No deja de ser significativo su sobrenombre de el Hechizado procedente del hecho de que se creyera que había sido objeto de conjuros en su infancia que habían trastornado su mente y su cuerpo. Se identificaba así el origen de sus dolencias con un problema religioso y espiritual. El diagnóstico era, desde luego, erróneo, pero dice mucho sobre los efectos que la superstición católica, tan enemiga del método científico, tenía incluso sobre sus siervos más fieles. Obviamente, el mal de Carlos II no era la hechicería sino una debilidad mental y física. Hasta los seis años no pudo caminar y la mayoría de edad – que había sido fijada a los catorce años en el testamento de Felipe IV - hubo que retrasarla hasta los dieciséis. Procedía el mal que aquejaba a Carlos II dela consanguinidad. Hay que tener en cuenta que era hijo de Felipe IV y de su sobrina la archiduquesa Mariana de Austria, que había sido prometida de su hijo Baltasar Carlos. Al padecer Carlos II el denominado síndrome de Klinefelter y resultarle imposible engendrar descendencia, el trono español se hallaba condenado a ser ocupado por un extranjero. El 1 de noviembre de 1700, falleció Carlos II sin descendencia. Tanto el archiduque Carlos de Austria como Felipe de Anjou eran candidatos a sucederle. En ambos casos, el destino de España era verse volcada hacia uno u otro de los sistemas de poder continentales. Existió una alternativa de compromiso - José Fernando de Baviera – pero se frustró al morir éste.

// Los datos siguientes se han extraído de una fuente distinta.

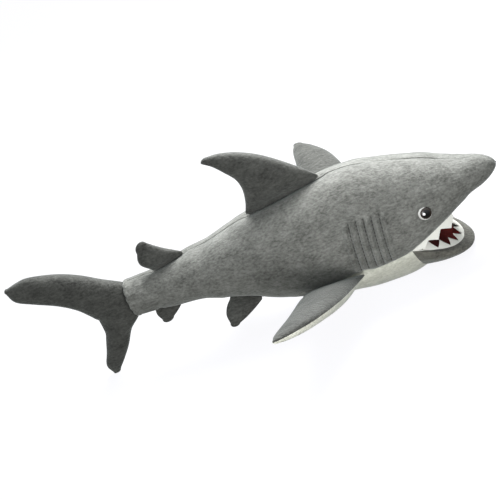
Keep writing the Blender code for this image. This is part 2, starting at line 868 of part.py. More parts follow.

Carlos II había testado a favor de Felipe de Anjou y éste, nieto de Luis XIV, fue aceptado inicialmente por unanimidad por las potencias europeas. La situación cambiaría al trasladar la coalición antifrancesa a Carlos de Austria a España. Así, Felipe V – que había sido aceptado por todas las regiones españolas como monarca legítimo – se vio enfrentado con un rival y mientras España se desgarraba en una guerra civil, Europa volvió a convertirse en campo de batalla. La perspectiva de que el archiduque Carlos pudiera ser emperador y así se repitiera la vinculación hispano-germánica de la época de Carlos V acabó llevando a las distintas potencias a sellar un acuerdo que pagó España de manera especialmente onerosa. En los tratados de Utrecht y Rastadt se diseñó un nuevo orden mundial, lo que, por otra parte, era lógico ya que lo que había concluido había sido una verdadera guerra mundial. En España, quedó consagrado el cambio de dinastía pasando a reinar los Borbones en la persona de un Felipe V que renunciaba a sus derechos al trono de Francia. Con todo, lo más grave es que España perdía territorios, en otras palabras, se convertía en la potencia que pagaba los gastos de una guerra que se había librado y decidido en su territorio. Así, España cedió a Austria los territorios italianos – salvo Sicilia que pasó a la casa de Saboya – y los Países Bajos del sur; y a Inglaterra, Gibraltar y Menorca. Para remate, España además quedaba subordinada a Francia en el plano internacional. Se cerraba así el ciclo iniciado con la expansión internacional de los Reyes católicos y malbaratado por el proyecto contrarreformista de los Austrias. España jamás volvería a ser una potencia de primer orden. En esa situación no dejaría de tener su peso la maligna diplomacia del papado que, tras arruinar a España, había decidido abandonarla a merced de la codicia del catolicísimo rey francés. En otras palabras, la Santa Sede apuñalaba a España por la espalda como tantas otras veces antes y después de su Historia.
La nueva dinastía implicaría una moderada modernización de España siquiera porque racionalizó algo el ordenamiento territorial con los Decretos de Nueva Planta – una meta no del todo conseguida a pesar de lo que se ha escrito al respecto – e intentó seguir una política exterior que, aunque vinculada a Francia por los Pactos de familia, fue, en realidad, de bajo perfil y permitió que la nación obtuviera un mínimo respiro de los desastres acarreados por abrazar a la causa de la Contrarreforma. Con todo, el denominado siglo de las Luces se vería no poco opacado por la mentalidad que se había consolidado durante tan trágica época. Se ha convertido en manida afirmación la de señalar que la Ilustración española quedó abortada por la Revolución francesa. Semejante visión no se corresponde con la realidad histórica. La Ilustración en España quedó frenada decisivamente por la acción directa de la iglesia católica y sus escasos frutos se vieron arrancados por la reacción ante los acontecimientos de Francia ya a finales de siglo, cuando resultaba obvio que las Luces no podían dar más de si.